O que ocorre, como consequência, é que as pessoas podem achar mais vantajoso gastar do que poupar. Nas décadas de 1980 e 1990, foram necessárias medidas monetárias para conter a inflação. Hoje, o remédio é outro - veja a seguir. O que ocorre, como consequência, é que as pessoas podem achar mais vantajoso gastar do que poupar.
Qual o remédio para a inflação?
Há diversas correntes de pensamento que defendem variados tipos de medidas para conter os preços. A mais ortodoxa é a que eleva juros e força uma paralisia nos investimentos e no consumo das famílias.
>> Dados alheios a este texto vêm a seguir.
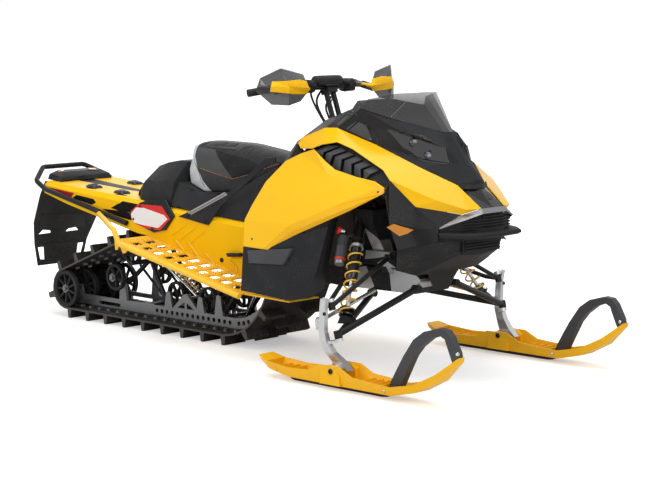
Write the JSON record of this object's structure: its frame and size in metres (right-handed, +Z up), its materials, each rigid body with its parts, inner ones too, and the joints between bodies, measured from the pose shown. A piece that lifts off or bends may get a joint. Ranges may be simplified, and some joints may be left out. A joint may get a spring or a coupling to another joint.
{
  "type": "snowmobile",
  "caption": "snowmobile with faceted bodywork, steered skis on twin-tube arms, lugged track in a sheet tunnel, wedge seat and handlebar",
  "frame": {"origin": "middle of the footprint, on the ground", "axes": "+X forward, +Y to the rider's left, +Z up"},
  "size_m": [3.254, 1.213, 1.301],
  "materials": {
    "yellow": "gloss yellow moulded panel",
    "yellow_metal": "yellow painted sheet",
    "ski_yellow": "satin yellow moulding",
    "black_panel": "matte black moulded panel",
    "grey_panel": "dark grey moulded plastic",
    "black_steel": "black powder coat",
    "cast_alloy": "bare casting",
    "rail_alloy": "grey anodised",
    "dark_alloy": "dark grey paint",
    "spring_gold": "gold painted steel",
    "steel": "bright steel",
    "track_rubber": "moulded rubber",
    "grip_rubber": "soft rubber",
    "seat_cover": "coated seat fabric",
    "clear_lens": "clear lens",
    "smoke_lens": "smoked screen",
    "red_lens": "lamp lens",
    "amber": "amber reflector",
    "silver_trim": "silver paint",
    "plate_white": "blank plate"
  },
  "bodies": {
    "chassis": {"track": "track_rubber", "skid_rails": "rail_alloy", "slider_shoes": "black_panel", "rear_wheels": "black_panel", "idler_wheels": "black_panel", "drive_axle": "black_steel", "skid_arms": "black_steel", "skid_shocks": "steel", "skid_spring": "spring_gold", "tunnel": "yellow_metal", "running_boards": "yellow_metal", "rear_bumper": "dark_alloy", "snow_flap": "black_panel", "tail_light": "black_panel", "tail_lenses": "red_lens", "cargo_anchors": "black_panel", "side_plates": "plate_white", "seat": "seat_cover", "rear_cover": "black_panel", "fuel_tank": "black_panel", "seat_braces": "dark_alloy", "hood": "black_panel", "knee_panels": "black_panel", "headlights": "clear_lens", "vents": "black_panel", "top_strips": "yellow", "side_panels": "yellow", "lower_panels": "grey_panel", "nose_panels": "black_panel", "belly_pan": "grey_panel", "side_reflectors": "amber", "grille_trim": "silver_trim", "grilles": "black_panel", "front_bumper": "black_steel", "windshield": "smoke_lens", "bulkhead": "cast_alloy", "engine": "dark_alloy", "steering_frame": "black_steel", "lower_arms": "black_steel", "upper_arms": "black_steel", "front_shocks": "black_steel", "front_springs": "spring_gold"},
    "handlebar_set": {"steering_post": "black_steel", "handlebar": "black_steel", "grips": "grip_rubber", "handguards": "smoke_lens", "controls": "black_panel"},
    "leg_right_set": {"leg_right": "cast_alloy"},
    "ski_right_set": {"ski_right": "ski_yellow", "ski_keel_right": "steel", "ski_loop_right": "grey_panel"},
    "tie_rod_right_set": {"tie_rod_right": "steel"},
    "leg_left_set": {"leg_left": "cast_alloy"},
    "ski_left_set": {"ski_left": "ski_yellow", "ski_keel_left": "steel", "ski_loop_left": "grey_panel"},
    "tie_rod_left_set": {"tie_rod_left": "steel"}
  },
  "joints": [
    {"name": "steering", "type": "hinge", "parent": "chassis", "child": "handlebar_set", "pos_m": [0.383, 0, 1.208], "axis": [-0.342, 0, 0.9397], "range_deg": [-36, 36]},
    {"name": "leg_right_turn", "type": "hinge", "parent": "chassis", "child": "leg_right_set", "pos_m": [0.959, -0.532, 0.206], "axis": [-0.2484, -0.0523, 0.9673], "range_deg": [-28.08, 28.08]},
    {"name": "ski_right_pitch", "type": "hinge", "parent": "leg_right_set", "child": "ski_right_set", "pos_m": [0.971, -0.5405, 0.081], "axis": [0, 1, 0], "range_deg": [-20, 15]},
    {"name": "tie_rod_right_turn", "type": "hinge", "parent": "leg_right_set", "child": "tie_rod_right_set", "pos_m": [0.844, -0.532, 0.24], "axis": [-0.2484, -0.0523, 0.9673], "range_deg": [-28.08, 28.08]},
    {"name": "leg_left_turn", "type": "hinge", "parent": "chassis", "child": "leg_left_set", "pos_m": [0.959, 0.532, 0.206], "axis": [-0.2484, 0.0523, 0.9673], "range_deg": [-28.08, 28.08]},
    {"name": "ski_left_pitch", "type": "hinge", "parent": "leg_left_set", "child": "ski_left_set", "pos_m": [0.971, 0.5405, 0.081], "axis": [0, 1, 0], "range_deg": [-20, 15]},
    {"name": "tie_rod_left_turn", "type": "hinge", "parent": "leg_left_set", "child": "tie_rod_left_set", "pos_m": [0.844, 0.532, 0.24], "axis": [-0.2484, 0.0523, 0.9673], "range_deg": [-28.08, 28.08]}
  ],
  "couplings": [
    {"joint": "leg_right_turn", "follows": "steering", "ratio": 0.78},
    {"joint": "tie_rod_right_turn", "follows": "steering", "ratio": -0.78},
    {"joint": "leg_left_turn", "follows": "steering", "ratio": 0.78},
    {"joint": "tie_rod_left_turn", "follows": "steering", "ratio": -0.78}
  ]
}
É o que vem sendo feito no país, porém, só funciona quando ocorre a chamada inflação de demanda, quando os preços sobem porque as pessoas estão gastando demais. Quanto maior a demanda, os preços tendem a subir. Mas não é isso que ocorre no país hoje, conforme economistas.
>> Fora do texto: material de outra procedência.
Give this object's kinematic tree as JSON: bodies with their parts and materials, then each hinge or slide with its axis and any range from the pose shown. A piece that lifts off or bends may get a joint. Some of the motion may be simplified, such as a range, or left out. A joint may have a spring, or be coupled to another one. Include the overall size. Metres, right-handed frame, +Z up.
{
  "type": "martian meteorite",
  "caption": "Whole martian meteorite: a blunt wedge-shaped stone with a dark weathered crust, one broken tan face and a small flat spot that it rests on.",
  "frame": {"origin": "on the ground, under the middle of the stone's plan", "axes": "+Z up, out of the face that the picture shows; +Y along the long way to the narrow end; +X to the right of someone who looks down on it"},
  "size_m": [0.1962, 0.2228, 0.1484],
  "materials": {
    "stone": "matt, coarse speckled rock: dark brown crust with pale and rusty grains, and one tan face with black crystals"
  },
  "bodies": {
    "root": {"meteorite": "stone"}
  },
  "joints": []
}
- Esse é o diagnóstico errado do governo. A inflação atual é de custos, o comerciante repassa aquilo que está pagando mais de energia elétrica, gasolina... preços administrados, que o próprio governo determina - diz Pereira.
Nesse caso, o correto seria o governo cortar radicalmente seus gastos, inclusive restringir subsídios fiscais e outras formas de transferência. Além, é claro, de cessar os desperdícios. Dar aumentos salariais menores para os servidores públicos é outra medida que faz cortar gastos públicos, já que a folha de pagamento pesa no orçamento.
O que esperar do futuro?
- Economista é pessimista por natureza. Mas a verdade é que não se vê no governo federal que a atual equipe econômica tenha uma política de medidas coerente para barrar a inflação. Não tem isso - afirma José Maria Pereira.
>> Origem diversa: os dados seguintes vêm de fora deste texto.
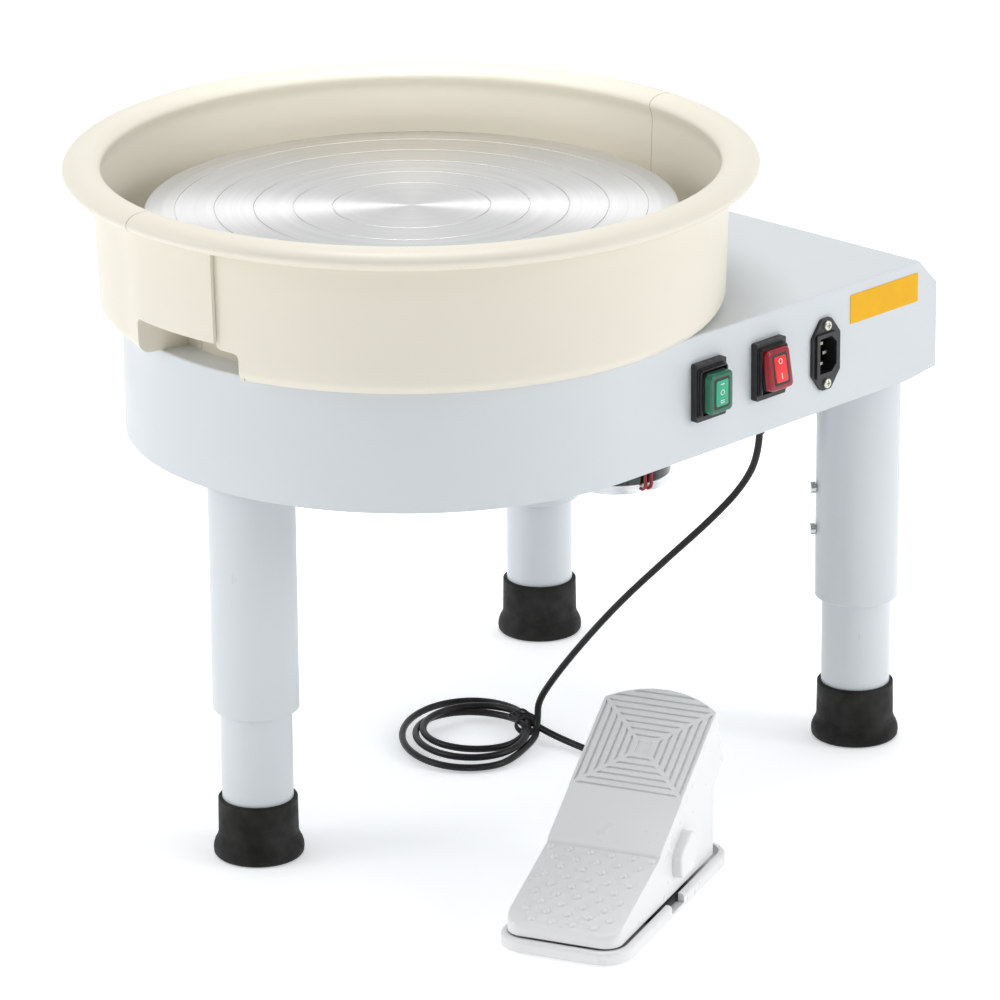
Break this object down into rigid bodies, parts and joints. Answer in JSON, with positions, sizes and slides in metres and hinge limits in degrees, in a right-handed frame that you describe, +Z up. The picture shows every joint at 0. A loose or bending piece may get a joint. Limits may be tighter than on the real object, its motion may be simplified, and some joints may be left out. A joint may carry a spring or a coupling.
{
  "type": "electric pottery wheel",
  "caption": "Electric pottery wheel: grooved aluminium wheel head in a two-part splash basin on a steel housing with adjustable legs, side switches, inlet, and a corded foot pedal",
  "frame": {"origin": "centre of the object's bounding box in plan, on the floor", "axes": "+Z up along the spindle; +X towards the rear of the housing; -Y towards the switch panel"},
  "size_m": [0.5345, 0.5296, 0.448],
  "materials": {
    "housing_paint": "satin powder coat",
    "wheel_aluminium": "turned",
    "steel": "ground",
    "zinc_screws": "zinc plated",
    "black_screws": "black oxide",
    "cast_iron": "painted casting",
    "drive_aluminium": "machined",
    "motor_paint": "gloss black",
    "motor_lead": "soft sleeve",
    "belt_rubber": "ribbed",
    "leg_paint": "satin powder coat",
    "leg_steel": "satin powder coat",
    "foot_rubber": "matt",
    "basin_plastic": "satin moulded",
    "pedal_plastic": "gloss moulded",
    "black_plastic": "moulded",
    "green_lens": "lit lens",
    "red_lens": "lit lens",
    "label_yellow": "printed film",
    "board_green": "solder resist",
    "brass_pins": "plated",
    "cord_pvc": "soft",
    "spring_steel": "oiled"
  },
  "bodies": {
    "body": {"housing_shell": "housing_paint", "bearing_housing": "cast_iron", "upper_bearing": "steel", "lower_bearing": "steel", "bearing_bolts": "zinc_screws", "splash_collar": "drive_aluminium", "motor_bracket": "housing_paint", "motor_can": "motor_paint", "motor_end_bell": "drive_aluminium", "motor_bolts": "zinc_screws", "motor_leads": "motor_lead", "drive_belt": "belt_rubber", "controller_case": "housing_paint", "controller_board": "board_green", "wiring_box": "housing_paint", "green_switch_frame": "black_plastic", "green_switch_boot": "black_plastic", "red_switch_frame": "black_plastic", "red_switch_boot": "black_plastic", "power_inlet": "black_plastic", "inlet_pins": "brass_pins", "inlet_screws": "zinc_screws", "label_plate": "label_yellow", "front_leg_tube": "leg_paint", "left_leg_tube": "leg_paint", "right_leg_tube": "leg_paint", "leg_bolts": "zinc_screws", "leg_clamp_screws": "zinc_screws", "cord_gland": "black_plastic", "pedal_base": "pedal_plastic", "pedal_pads": "foot_rubber", "pedal_pin": "steel", "pedal_sensor": "black_plastic", "pedal_relief": "black_plastic", "pedal_lead": "cord_pvc", "pedal_cord": "cord_pvc", "pedal_cord_tail": "cord_pvc", "pedal_cord_coil": "cord_pvc", "cord_tie": "cord_pvc"},
    "wheel": {"wheel_head": "wheel_aluminium", "head_grub_screws": "black_screws", "spindle": "steel", "driven_pulley": "drive_aluminium", "spindle_nut": "zinc_screws"},
    "motor_rotor": {"motor_shaft": "steel", "motor_pulley": "drive_aluminium"},
    "green_switch": {"green_rocker": "green_lens"},
    "red_switch": {"red_rocker": "red_lens"},
    "front_leg": {"front_inner_tube": "leg_steel", "front_foot": "foot_rubber"},
    "left_leg": {"left_inner_tube": "leg_steel", "left_foot": "foot_rubber"},
    "right_leg": {"right_inner_tube": "leg_steel", "right_foot": "foot_rubber"},
    "treadle": {"pedal_treadle": "pedal_plastic", "pedal_spring": "spring_steel"},
    "near_basin": {"near_basin_half": "basin_plastic"},
    "far_basin": {"far_basin_half": "basin_plastic"}
  },
  "joints": [
    {"name": "wheel_spin", "type": "hinge", "parent": "body", "child": "wheel", "pos_m": [-0.03975, 0.03728, 0.34], "axis": [0, 0, 1], "continuous": true},
    {"name": "motor_spin", "type": "hinge", "parent": "body", "child": "motor_rotor", "pos_m": [0.15725, 0.03728, 0.26], "axis": [0, 0, 1], "continuous": true},
    {"name": "green_rock", "type": "hinge", "parent": "body", "child": "green_switch", "pos_m": [0.03595, -0.15672, 0.3095], "axis": [1, 0, 0], "range_deg": [-8, 8]},
    {"name": "red_rock", "type": "hinge", "parent": "body", "child": "red_switch", "pos_m": [0.09425, -0.15672, 0.3095], "axis": [1, 0, 0], "range_deg": [0, 20]},
    {"name": "front_leg_adjust", "type": "slide", "parent": "body", "child": "front_leg", "axis": [0, 0, 1], "range_m": [-0.02, 0.06]},
    {"name": "left_leg_adjust", "type": "slide", "parent": "body", "child": "left_leg", "axis": [0, 0, 1], "range_m": [-0.02, 0.06]},
    {"name": "right_leg_adjust", "type": "slide", "parent": "body", "child": "right_leg", "axis": [0, 0, 1], "range_m": [-0.02, 0.06]},
    {"name": "treadle_press", "type": "hinge", "parent": "body", "child": "treadle", "pos_m": [-0.08158, -0.18876, 0.034], "axis": [-0.3584, 0.9336, 0], "range_deg": [0, 5.8], "stiffness_Nm_per_rad": 20, "springref_deg": -2.86, "deforming": ["pedal_spring"]},
    {"name": "near_basin_lift_off", "type": "slide", "parent": "body", "child": "near_basin", "axis": [0.165, -0.9863, 0], "range_m": [0, 0.3]},
    {"name": "far_basin_lift_off", "type": "slide", "parent": "body", "child": "far_basin", "axis": [-0.165, 0.9863, 0], "range_m": [0, 0.3]}
  ],
  "couplings": [
    {"joint": "motor_spin", "follows": "wheel_spin", "ratio": 5}
  ]
}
A aceleração dos preços, que se viu principalmente em 2015, mas já dava sinais desde 2013, deve continuar em 2016. O mercado financeiro é mais otimista, prevendo que o IPCA não passe de 7,56% este ano. Ainda fora dos limites da meta de inflação, que vai até 6,5%, mas bem abaixo dos quase 11% de 2015.
Na prática, significa que os preços não devem aumentar tanto neste ano, mas a situação será delicada porque o desemprego tende a crescer, e o PIB deve seguir em queda.